TASK DESCRIPTION:
Output each line of the material exactly as it stands.

DATA BLOCK:
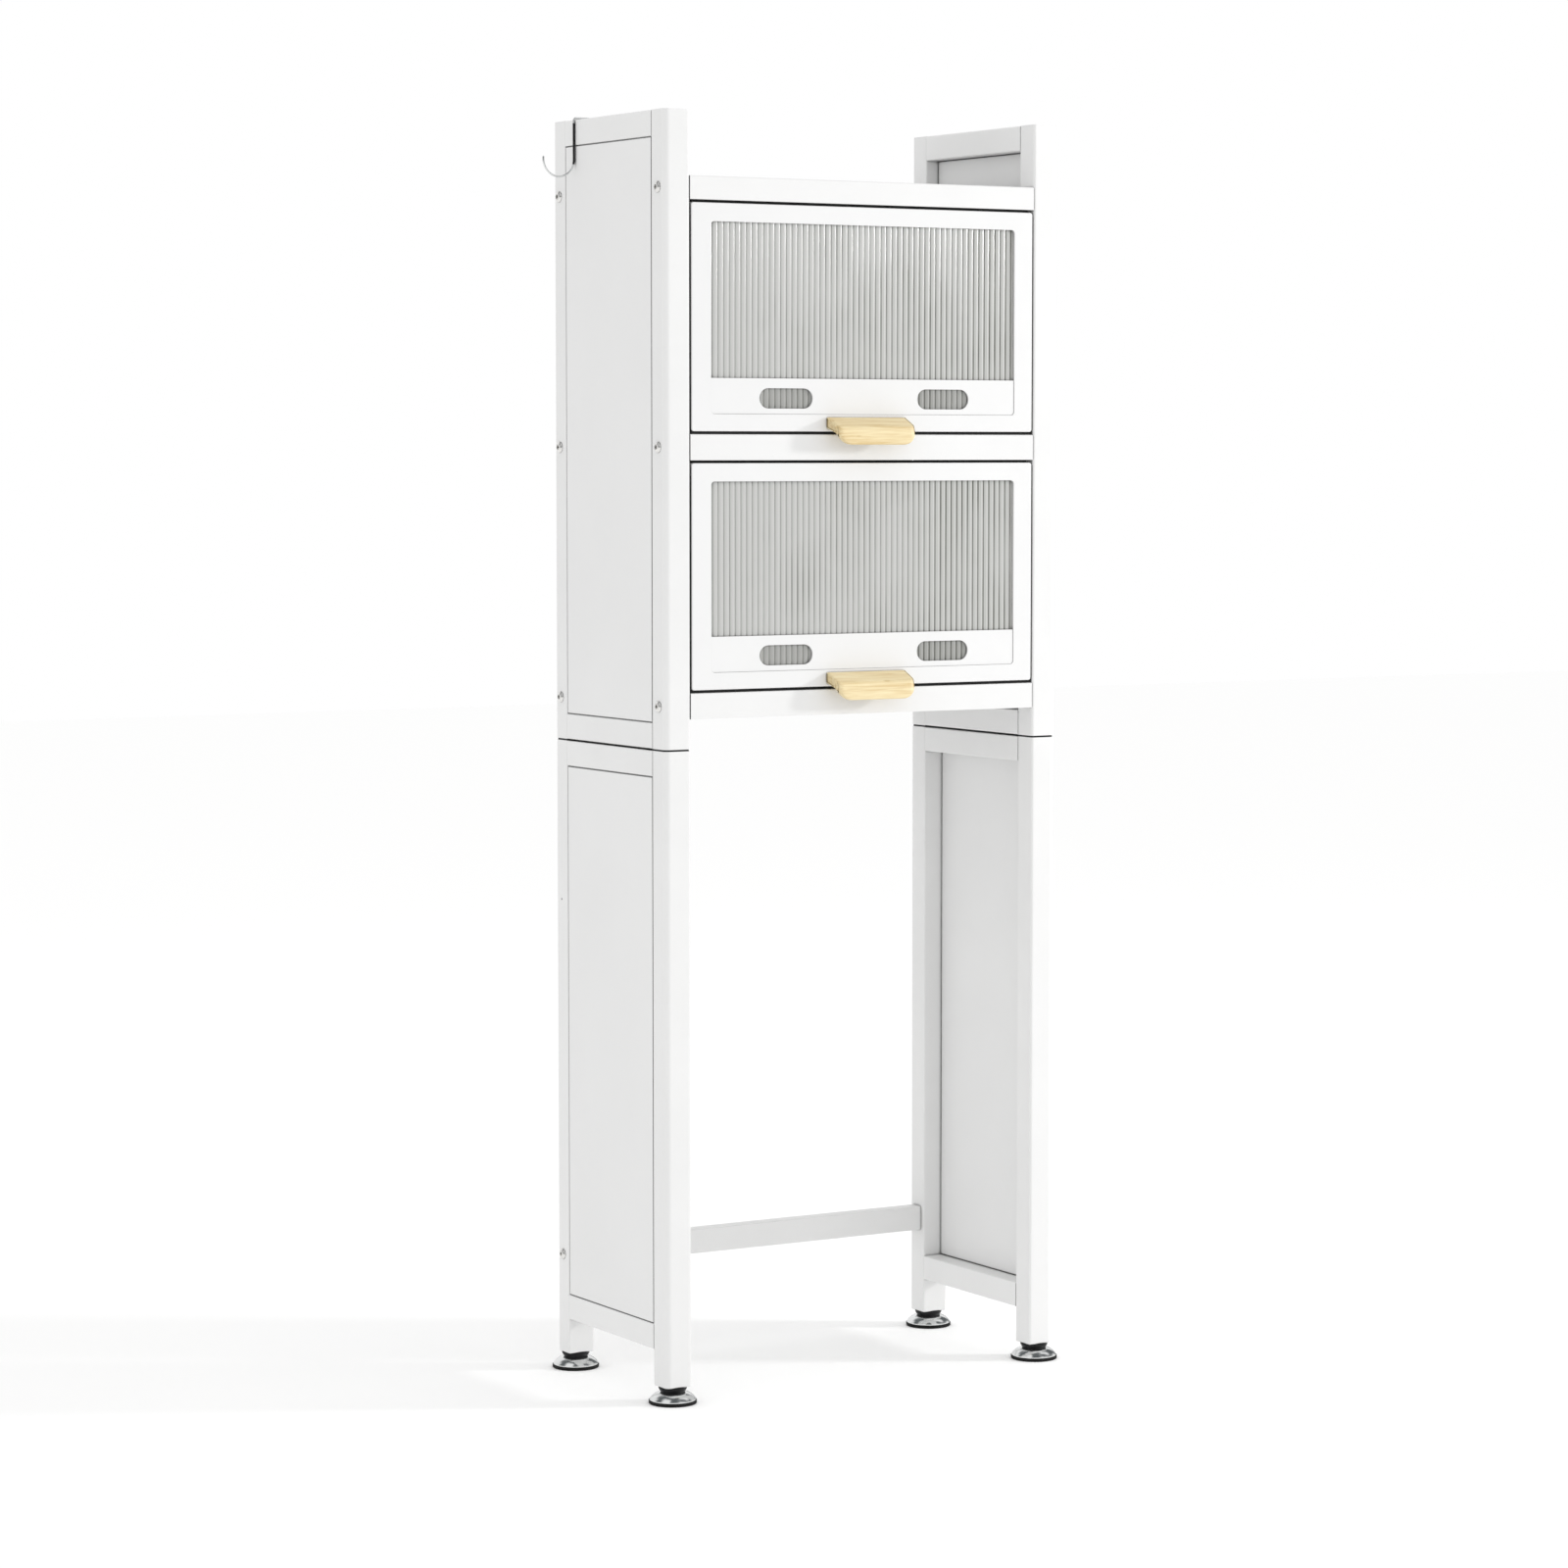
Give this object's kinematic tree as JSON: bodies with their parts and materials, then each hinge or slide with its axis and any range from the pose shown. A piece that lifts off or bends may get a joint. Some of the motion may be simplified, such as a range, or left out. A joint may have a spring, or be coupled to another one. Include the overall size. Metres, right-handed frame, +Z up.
{
  "type": "over toilet storage rack",
  "caption": "Free-standing white rack that straddles a toilet, with panelled side frames, shelves, flap-door cabinets with reeded windows and levelling feet.",
  "frame": {"origin": "on the floor, at the centre of the footprint of the two side frames", "axes": "+Z up, -Y to the front where the doors are, +X to the right as seen from the front"},
  "size_m": [0.6607, 0.3482, 1.6633],
  "materials": {
    "white_metal": "fine satin powder coat",
    "white_board": "smooth satin face on a light board",
    "white_plastic": "moulded, soft sheen",
    "reeded_sheet": "translucent, vertical reeds",
    "pale_wood": "oiled, fine straight grain",
    "nickel_steel": "nickel plated",
    "chrome": "polished plate",
    "black_rubber": "moulded rubber",
    "black_plastic": "moulded"
  },
  "bodies": {
    "frame": {"left_lower_front_post": "white_metal", "left_lower_rear_post": "white_metal", "left_lower_top_rail": "white_metal", "left_lower_bottom_rail": "white_metal", "left_lower_panel": "white_board", "left_upper_front_post": "white_metal", "left_upper_rear_post": "white_metal", "left_upper_top_rail": "white_metal", "left_upper_bottom_rail": "white_metal", "left_upper_panel": "white_board", "right_lower_front_post": "white_metal", "right_lower_rear_post": "white_metal", "right_lower_top_rail": "white_metal", "right_lower_bottom_rail": "white_metal", "right_lower_panel": "white_board", "right_upper_front_post": "white_metal", "right_upper_rear_post": "white_metal", "right_upper_top_rail": "white_metal", "right_upper_bottom_rail": "white_metal", "right_upper_panel": "white_board", "post_top_caps": "white_plastic", "post_foot_plugs": "white_plastic", "post_joiners": "black_plastic", "bottom_shelf": "white_metal", "middle_shelf": "white_metal", "top_shelf": "white_metal", "lower_back_panel": "white_metal", "upper_back_panel": "white_metal", "rear_crossbar": "white_metal", "frame_bolts": "nickel_steel", "rivet_nuts": "nickel_steel", "hinge_bushes": "black_plastic", "door_stops": "black_rubber"},
    "lower_door": {"lower_door_frame": "white_plastic", "lower_door_band": "white_plastic", "lower_door_reeded_sheet": "reeded_sheet", "lower_door_seal": "black_rubber", "lower_door_handle": "pale_wood", "lower_door_handle_screws": "nickel_steel", "lower_door_pivot_pins": "nickel_steel"},
    "upper_door": {"upper_door_frame": "white_plastic", "upper_door_band": "white_plastic", "upper_door_reeded_sheet": "reeded_sheet", "upper_door_seal": "black_rubber", "upper_door_handle": "pale_wood", "upper_door_handle_screws": "nickel_steel", "upper_door_pivot_pins": "nickel_steel"},
    "front_left_foot": {"front_left_foot_pad": "black_rubber", "front_left_foot_dome": "chrome", "front_left_foot_stem": "black_plastic"},
    "rear_left_foot": {"rear_left_foot_pad": "black_rubber", "rear_left_foot_dome": "chrome", "rear_left_foot_stem": "black_plastic"},
    "front_right_foot": {"front_right_foot_pad": "black_rubber", "front_right_foot_dome": "chrome", "front_right_foot_stem": "black_plastic"},
    "rear_right_foot": {"rear_right_foot_pad": "black_rubber", "rear_right_foot_dome": "chrome", "rear_right_foot_stem": "black_plastic"},
    "side_hook": {"side_hook": "chrome"}
  },
  "joints": [
    {"name": "lower_door_hinge", "type": "hinge", "parent": "frame", "child": "lower_door", "pos_m": [0, -0.1415, 1.2039], "axis": [-1, 0, 0], "range_deg": [0, 90]},
    {"name": "upper_door_hinge", "type": "hinge", "parent": "frame", "child": "upper_door", "pos_m": [0, -0.1415, 1.5344], "axis": [-1, 0, 0], "range_deg": [0, 90]},
    {"name": "front_left_foot_screw", "type": "slide", "parent": "frame", "child": "front_left_foot", "axis": [0, 0, -1], "range_m": [0, 0.012]},
    {"name": "rear_left_foot_screw", "type": "slide", "parent": "frame", "child": "rear_left_foot", "axis": [0, 0, -1], "range_m": [0, 0.012]},
    {"name": "front_right_foot_screw", "type": "slide", "parent": "frame", "child": "front_right_foot", "axis": [0, 0, -1], "range_m": [0, 0.012]},
    {"name": "rear_right_foot_screw", "type": "slide", "parent": "frame", "child": "rear_right_foot", "axis": [0, 0, -1], "range_m": [0, 0.012]},
    {"name": "hook_slide", "type": "slide", "parent": "frame", "child": "side_hook", "axis": [0, 1, 0], "range_m": [-0.195, 0.02]}
  ]
}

CORRECT OUTPUT:
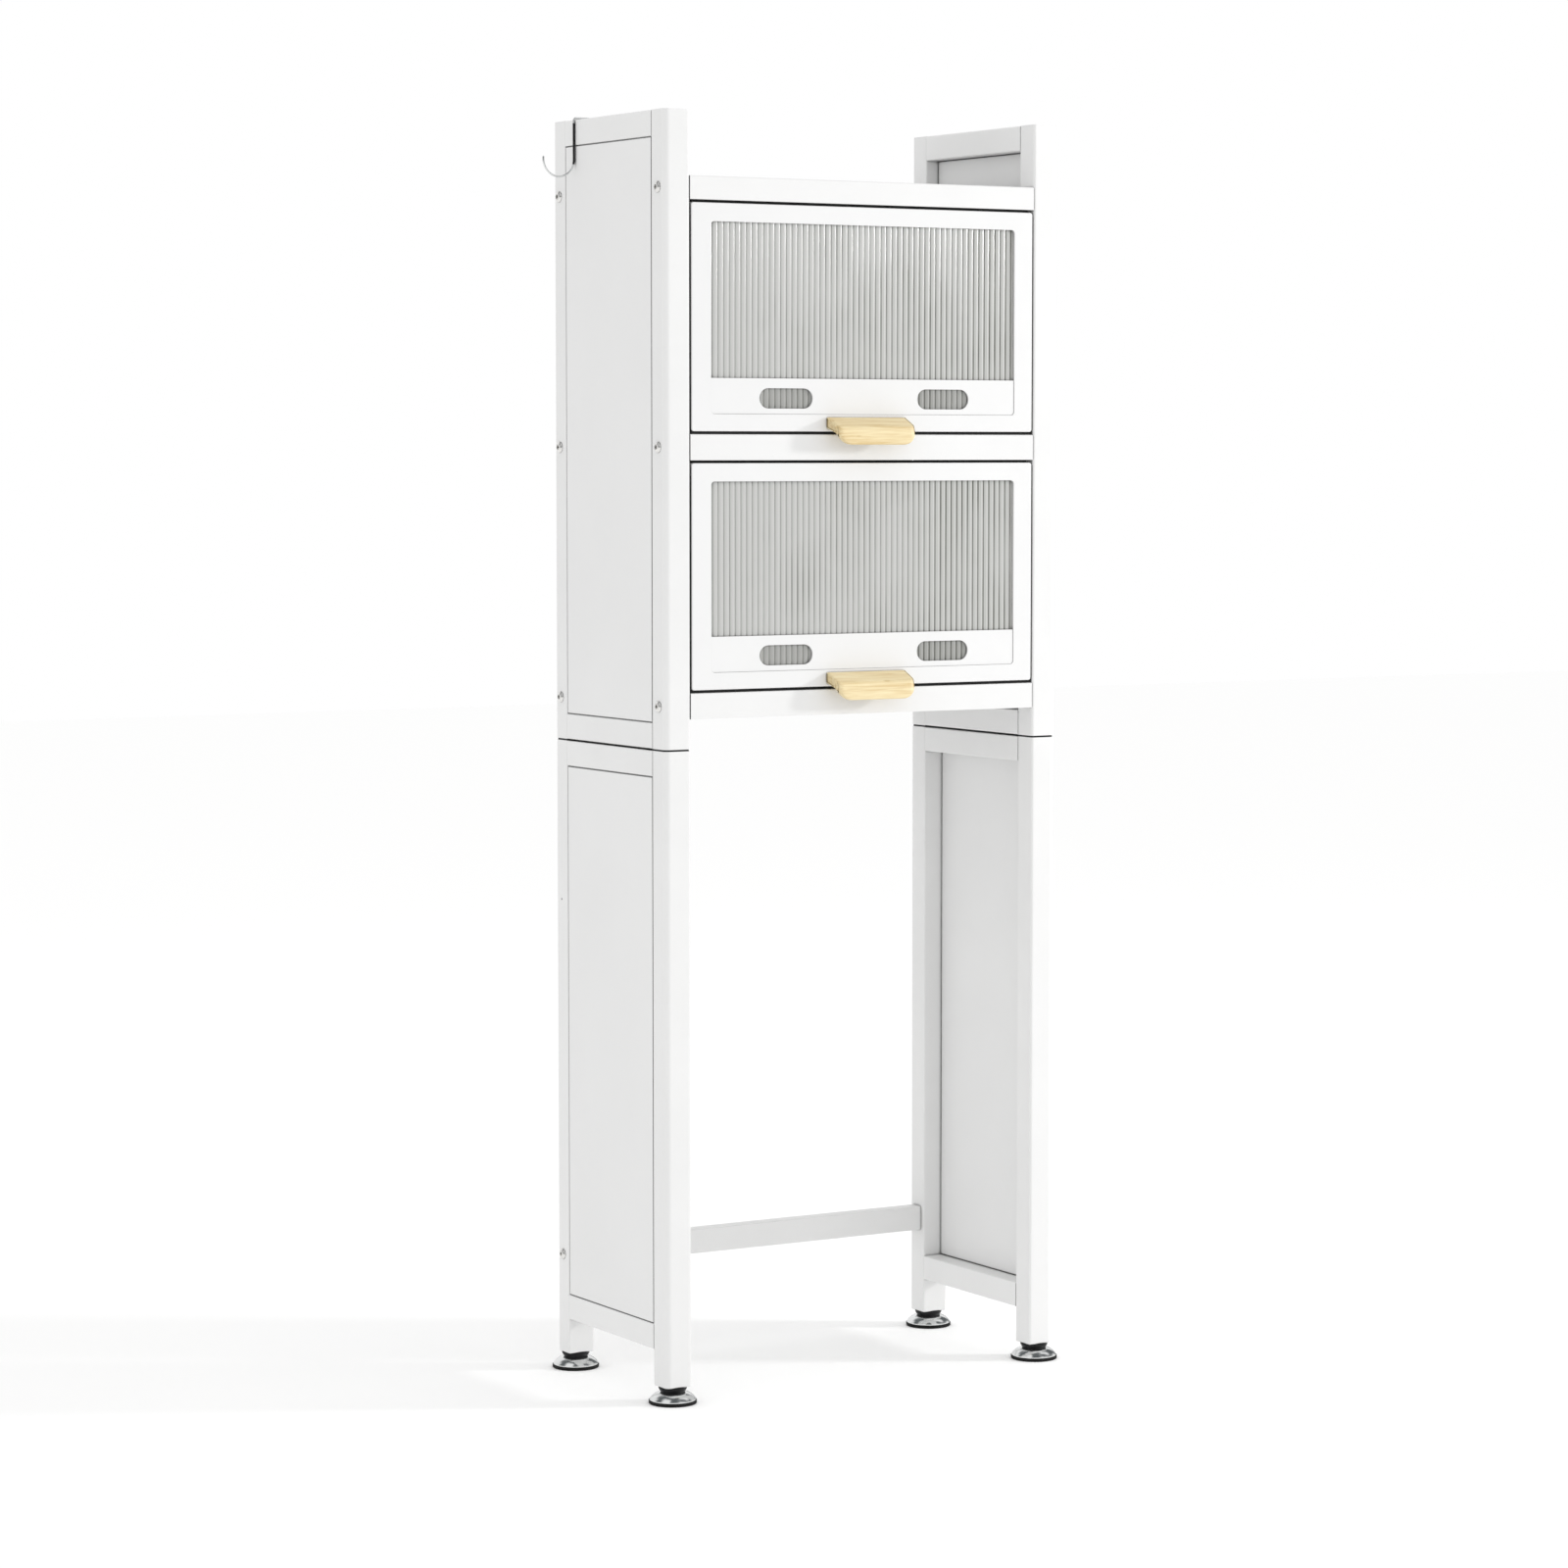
Give this object's kinematic tree as JSON: bodies with their parts and materials, then each hinge or slide with its axis and any range from the pose shown. A piece that lifts off or bends may get a joint. Some of the motion may be simplified, such as a range, or left out. A joint may have a spring, or be coupled to another one. Include the overall size. Metres, right-handed frame, +Z up.
{
  "type": "over toilet storage rack",
  "caption": "Free-standing white rack that straddles a toilet, with panelled side frames, shelves, flap-door cabinets with reeded windows and levelling feet.",
  "frame": {"origin": "on the floor, at the centre of the footprint of the two side frames", "axes": "+Z up, -Y to the front where the doors are, +X to the right as seen from the front"},
  "size_m": [0.6607, 0.3482, 1.6633],
  "materials": {
    "white_metal": "fine satin powder coat",
    "white_board": "smooth satin face on a light board",
    "white_plastic": "moulded, soft sheen",
    "reeded_sheet": "translucent, vertical reeds",
    "pale_wood": "oiled, fine straight grain",
    "nickel_steel": "nickel plated",
    "chrome": "polished plate",
    "black_rubber": "moulded rubber",
    "black_plastic": "moulded"
  },
  "bodies": {
    "frame": {"left_lower_front_post": "white_metal", "left_lower_rear_post": "white_metal", "left_lower_top_rail": "white_metal", "left_lower_bottom_rail": "white_metal", "left_lower_panel": "white_board", "left_upper_front_post": "white_metal", "left_upper_rear_post": "white_metal", "left_upper_top_rail": "white_metal", "left_upper_bottom_rail": "white_metal", "left_upper_panel": "white_board", "right_lower_front_post": "white_metal", "right_lower_rear_post": "white_metal", "right_lower_top_rail": "white_metal", "right_lower_bottom_rail": "white_metal", "right_lower_panel": "white_board", "right_upper_front_post": "white_metal", "right_upper_rear_post": "white_metal", "right_upper_top_rail": "white_metal", "right_upper_bottom_rail": "white_metal", "right_upper_panel": "white_board", "post_top_caps": "white_plastic", "post_foot_plugs": "white_plastic", "post_joiners": "black_plastic", "bottom_shelf": "white_metal", "middle_shelf": "white_metal", "top_shelf": "white_metal", "lower_back_panel": "white_metal", "upper_back_panel": "white_metal", "rear_crossbar": "white_metal", "frame_bolts": "nickel_steel", "rivet_nuts": "nickel_steel", "hinge_bushes": "black_plastic", "door_stops": "black_rubber"},
    "lower_door": {"lower_door_frame": "white_plastic", "lower_door_band": "white_plastic", "lower_door_reeded_sheet": "reeded_sheet", "lower_door_seal": "black_rubber", "lower_door_handle": "pale_wood", "lower_door_handle_screws": "nickel_steel", "lower_door_pivot_pins": "nickel_steel"},
    "upper_door": {"upper_door_frame": "white_plastic", "upper_door_band": "white_plastic", "upper_door_reeded_sheet": "reeded_sheet", "upper_door_seal": "black_rubber", "upper_door_handle": "pale_wood", "upper_door_handle_screws": "nickel_steel", "upper_door_pivot_pins": "nickel_steel"},
    "front_left_foot": {"front_left_foot_pad": "black_rubber", "front_left_foot_dome": "chrome", "front_left_foot_stem": "black_plastic"},
    "rear_left_foot": {"rear_left_foot_pad": "black_rubber", "rear_left_foot_dome": "chrome", "rear_left_foot_stem": "black_plastic"},
    "front_right_foot": {"front_right_foot_pad": "black_rubber", "front_right_foot_dome": "chrome", "front_right_foot_stem": "black_plastic"},
    "rear_right_foot": {"rear_right_foot_pad": "black_rubber", "rear_right_foot_dome": "chrome", "rear_right_foot_stem": "black_plastic"},
    "side_hook": {"side_hook": "chrome"}
  },
  "joints": [
    {"name": "lower_door_hinge", "type": "hinge", "parent": "frame", "child": "lower_door", "pos_m": [0, -0.1415, 1.2039], "axis": [-1, 0, 0], "range_deg": [0, 90]},
    {"name": "upper_door_hinge", "type": "hinge", "parent": "frame", "child": "upper_door", "pos_m": [0, -0.1415, 1.5344], "axis": [-1, 0, 0], "range_deg": [0, 90]},
    {"name": "front_left_foot_screw", "type": "slide", "parent": "frame", "child": "front_left_foot", "axis": [0, 0, -1], "range_m": [0, 0.012]},
    {"name": "rear_left_foot_screw", "type": "slide", "parent": "frame", "child": "rear_left_foot", "axis": [0, 0, -1], "range_m": [0, 0.012]},
    {"name": "front_right_foot_screw", "type": "slide", "parent": "frame", "child": "front_right_foot", "axis": [0, 0, -1], "range_m": [0, 0.012]},
    {"name": "rear_right_foot_screw", "type": "slide", "parent": "frame", "child": "rear_right_foot", "axis": [0, 0, -1], "range_m": [0, 0.012]},
    {"name": "hook_slide", "type": "slide", "parent": "frame", "child": "side_hook", "axis": [0, 1, 0], "range_m": [-0.195, 0.02]}
  ]
}